Normand m'a téléphoné vers 7 heures pour me demander de venir. Il semblait de bien bel humeur. Comme je m’apprêtais à aller en ville avec Paulo je lui ai demandé de venir me rejoindre au restaurant Raymond ? Tout à fait d’accord. et voici que j’attends une heure, 2 heures…avec un livre dans les mains ouvert à une page que je ne lis pas Je songeais avec appréhension à ce que j’allais lui dire, et aux explications qu’il me donnerait pour la longue absence de ses lettres. Mais j’ai attendu inutilement car il n’est pas venu et dans ma tête trottinait cette chanson : <<le soleil a rendez-vous avec la lune, mais la lune ne vient pas " et dans mon cœur s’entrechoquaient des sentiments divers.

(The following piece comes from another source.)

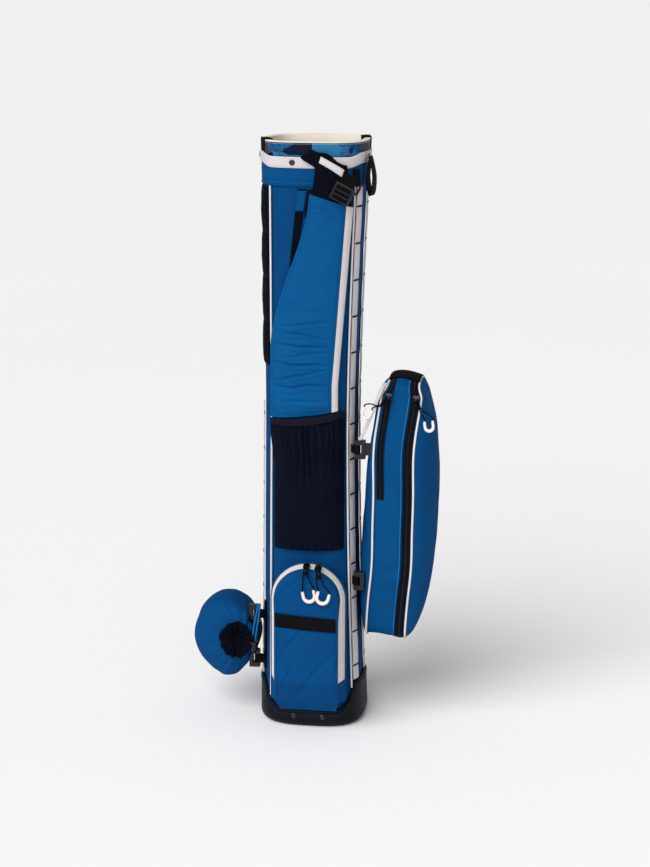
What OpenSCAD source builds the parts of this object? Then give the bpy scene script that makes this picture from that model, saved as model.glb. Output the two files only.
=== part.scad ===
// Slim carry golf bag with a detachable side pocket and a drawstring ball pouch.
// Frame: +Z up, -Y is the front with the strap and pockets, origin at the middle of the base's underside.

/* [Bag body] */
// Height of the rim above the floor
bag_h = 890; // [740:5:1070]
// Width of the body at the cuff and at the base
tube_w = 154; // [140:1:186]
// Depth of the body at the cuff and at the base
tube_d = 146; // [128:1:172]
// Width that the body loses at its waist
waist_w_loss = 17; // [0:1:20]
// Depth that the body loses at its waist
waist_d_loss = 14; // [0:1:18]
// Sideways lean of the soft body at mid height
sag = 5; // [0:0.5:8]
// Thickness of the body fabric
wall = 2; // [1.2:0.1:3]

/* [Cuff] */
// Height of the stiff cuff, from its skirt's hem to the rim
cuff_h = 64; // [54:1:80]
// Height of the white trim band
trim_h = 16; // [10:1:22]
// Height of the printed cover above the trim
cover_h = 20; // [14:1:26]
// Thickness of the moulded cuff ring
ring_t = 6; // [4:0.5:8]
// Radius of a rivet's shank
rivet_r = 2; // [1.5:0.1:2.5]

/* [Base boot] */
// Height of the boot at the sides
boot_side_h = 70; // [50:1:90]
// Height of the boot at the front, under the pocket
boot_front_h = 27; // [25:1:34]
// Thickness of the boot's wall
boot_t = 3.8; // [2.5:0.1:5]
// Thickness of the boot's floor
boot_floor = 4; // [3:0.5:6]

/* [Stays and divider] */
// Radius of a stay rod
stay_r = 4; // [3:0.25:5]
// How far a side stay stands inside the body's widest outline
stay_in = 21; // [20:0.5:27]
// Radius of the divider's padded top bar
divider_r = 8; // [6:0.5:10]

/* [Strap] */
// Thickness of the shoulder pad
pad_t = 8; // [4:0.5:12]
// Width of the pad at its lower end
pad_low_w = 101; // [80:1:102]
// Width of the pad at its upper end
pad_top_w = 61; // [50:1:64]

/* [Front pockets] */
// Outer radius of the zipped pocket's arch
arch_r = 56; // [46:0.5:56.5]
// Height of the arch's centre
arch_z = 208; // [195:1:225]
// Depth of the zipped pocket in front of the body
pocket_out = 38; // [28:1:46]
// Width of the white zip gusset
zip_gusset = 24; // [16:1:26]
// Top of the mesh pocket at its left end
mesh_top = 482; // [450:1:500]
// Bottom of the mesh pocket
mesh_low = 285; // [278:1:310]
// How far the mesh pocket bulges
mesh_bulge = 15; // [8:1:20]

/* [Side pocket] */
// Half of the side pocket's height
side_h2 = 209; // [190:1:215]
// Half of the side pocket's depth, front to back
side_d2 = 62; // [50:1:66]
// Width of the side pocket's zip gusset
side_gusset = 59; // [50:1:64]
// Crown of its outer panel
side_crown = 32; // [16:1:36]
// Radius of the long curve that its zips follow
zip_curve_r = 1070; // [950:10:1400]
// Radius of a clip's pin
pin_r = 2.2; // [1.8:0.1:2.6]

/* [Ball pouch] */
// Length of the pouch from its closed end to its neck
pouch_len = 108; // [90:1:120]
// Half width of the pouch
pouch_w2 = 53; // [44:1:54]
// Radius of the drawn neck
neck_r = 17; // [13:1:20]

/* [Hidden] */

round_fn = 40;
n_body = 3;                 // superellipse exponent of the body's section
gap = 0.4;                  // clearance between two sewn layers
waist_z = 0.54 * bag_h;
cuff_z = bag_h - cuff_h;    // hem of the cuff's skirt
trim_z1 = bag_h - cover_h - 2;
trim_z0 = trim_z1 - trim_h;
rim_t = 2;                  // thickness of the lining folded over the rim
lining_t = 1.2;
skirt_t = 1.5;
trim_t = 1.2;
skirt_off = 0.3;
trim_off = skirt_off + skirt_t + 0.2;
trim_out = trim_off + trim_t;
ring_out = -1;              // the ring's outer face, from the body's outline
ring_in = ring_out - ring_t;
lining_out = ring_in - 0.3;
lining_in = lining_out - lining_t;
socket_h = 12;              // length of the ring's stay sockets
ring_z0 = cuff_z + wall + 6;
stay_x = tube_w / 2 - stay_in;
boot_chamfer = 3;           // chamfer inside the boot, between its floor and its wall
panel_z0 = boot_floor + boot_chamfer + gap;
panel_z1 = ring_z0 - 1;
a_left = 229;               // where the front panel's left seam is, as an angle of the section
a_right = 321;              // and its right seam
a_back_left = 140;
a_back_right = 40;
seam_gap = 0.5;             // degrees left open at a seam

// ---- the body's outline ----
function sgn(v) = v < 0 ? -1 : 1;
function curve(v, n) = sgn(v) * pow(abs(v), 2 / n);
function ease(v) = let (c = max(0, min(1, v))) c * c * (3 - 2 * c);
function loss(z) = z > waist_z ? pow((z - waist_z) / (bag_h - waist_z), 1.5) :
    pow((waist_z - z) / waist_z, 1.5);
function half_w(z) = (tube_w - waist_w_loss * (1 - loss(z))) / 2;
function half_d(z) = (tube_d - waist_d_loss * (1 - loss(z))) / 2;
function lean(z) = -sag * sin(180 * max(0, min(1, z / bag_h)));
// A point on the body's outline, moved out by off
function tube_pt(a, z, off) = [
    lean(z) + (half_w(z) + off) * curve(cos(a), n_body),
    (half_d(z) + off) * curve(sin(a), n_body), z];
// The front face's Y at x, z, moved out by off
function front_y(x, z, off) = let (u = min(0.995, abs(x - lean(z)) / (half_w(z) + off)))
    -(half_d(z) + off) * pow(1 - pow(u, n_body), 1 / n_body);
function steps(a, b, n) = [for (i = [0:n]) a + (b - a) * i / n];
function reversed(v) = [for (i = [len(v) - 1:-1:0]) v[i]];
function mix(a, b, t) = a + (b - a) * t;

// ---- solids from rings of points ----
// rings all have the same even count; each ring is joined to the next, and the ends are closed with strips
module skin(rings, loop = false) {
    n = len(rings[0]);
    m = len(rings);
    points = [for (r = rings) each r];
    sides = [for (i = [0:m - (loop ? 1 : 2)]) for (j = [0:n - 1])
        let (a = i * n + j, b = i * n + (j + 1) % n, c = ((i + 1) % m) * n + (j + 1) % n, d =
            ((i + 1) % m) * n + j)
        each [[a, c, b], [a, d, c]]];
    first = [for (j = [0:n / 2 - 2]) each [[j, j + 1, n - 2 - j], [j, n - 2 - j, n - 1 - j]]];
    k = (m - 1) * n;
    last = [for (j = [0:n / 2 - 2]) each [[k + j, k + n - 2 - j, k + j + 1],
        [k + j, k + n - 1 - j, k + n - 2 - j]]];
    polyhedron(points, loop ? sides : concat(sides, first, last), convexity = 6);
}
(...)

Je fus d’abord ennuyée d’attendre si longtemps, puis vient l’Inquiétude. Viendra t il ? Mais oui j’en suis sûre me disais-je. Mais à mesure que le temps passait le désappointement me gagnait. Puis l’humilité quand enfin j’appelai chez moi pour demander s’il n’y était pas allé. Non personne ne l’avait vu. Je me sentais profondément fâchée et troublée. Je décidai donc d’appeler chez lui et de lui dire ma façon de penser. Je signalai le 5566 le cœur battant. Attente ! Angoisse quand enfin je reconnus la voix de sa mère à l’autre bout du fil qui me dit qu’il était parti pour Macamic. Je raccrochai plus perturbée que jamais. Une foule de questions et de réponses se mêlaient dans ma tête.

Pourquoi ne s’était-il pas rendu au rendez-vous ? Que faisait-il en ce moment ? Je me doutais que ou qu’il soit il devait être aussi malheureux que moi, et que c’était peut-être la peur de m’avouer quelque chose qui l'avait retenu de se présenter. Je n’en restai pas moins fâchée, me disant que ça me faisait une raison supplémentaire pour le congédier. En entrant à la maison je fis mine de rien, et je pris mon plus bel air. Tout de même maman et Janine sachant qu’il n’était pas venu sympathisait avec moi et se perdirent à leur tour en conjonctures de toutes sortes à son égard. A mesure que nous causions ma colère baissait et faisait place à une réelle inquiétude. Pourquoi ? Pourquoi ? Normand réponds-moi ? je dormis très peu !
 
 

dépit

Dimanche 25 août 

Je me suis levée sans trop avoir dormi, ma nuit étant mêlée de rêves idiots et d’insomnies. Ma tête est bouleversée ce matin et j’ai du chagrin. Tu parles d’une façon de laisser tomber quelqu’un. J’enrage intérieurement mais j’ai bien prié à la messe, récitant des formules et demandant la paix. Revenue à la maison j’eus vraiment envie de pleurer, de m’être fait poser ce lapin alors qu’il se lamente qu’il m‘aime et moi qui voulais le laisser. C’est trop bête cette situation ! Je suis sure maintenant comme je le connais qu’il n’osera plus venir ici s’expliquer, gêné comme il est, il doit être mort de honte d’avoir agi aussi stupidement.

Oui c’est vraiment stupide sa façon d’agir. C’est le cahot dans mon esprit. Que signifie cette aventure ? J’ai droit de savoir et je ne sais rien. Je me doute seulement qu’il y a une femme les dessous. Lui qui avait hâte de se marier, il a perdu tout espoir après m’avoir harcelée pour que j’abandonne mon cours, et que j’ai refusé. Il a sans doute rencontré quelqu’un. Tant mieux pour lui, mais qu’il ait au moins le courage de me le dire. Ca en sera que plus facile pour moi !
 
 

Mardi le 27 août 

Je n’ai eu aucune nouvelle de Normand. Quel lâche d’agir ainsi ? Qu'aurai-je fait avec un homme comme toi dans ma vie ? 

Me voilà libérée. je dois maintenant me préparer pour faire mes valises. J’entre la semaine prochaine pour mon cours d’infirmière. Je crois que je vais m’investir à plein dans ce cours et que j’oublierai assez vite Normand qui n'a pas eu le courage de bien finaliser notre relation.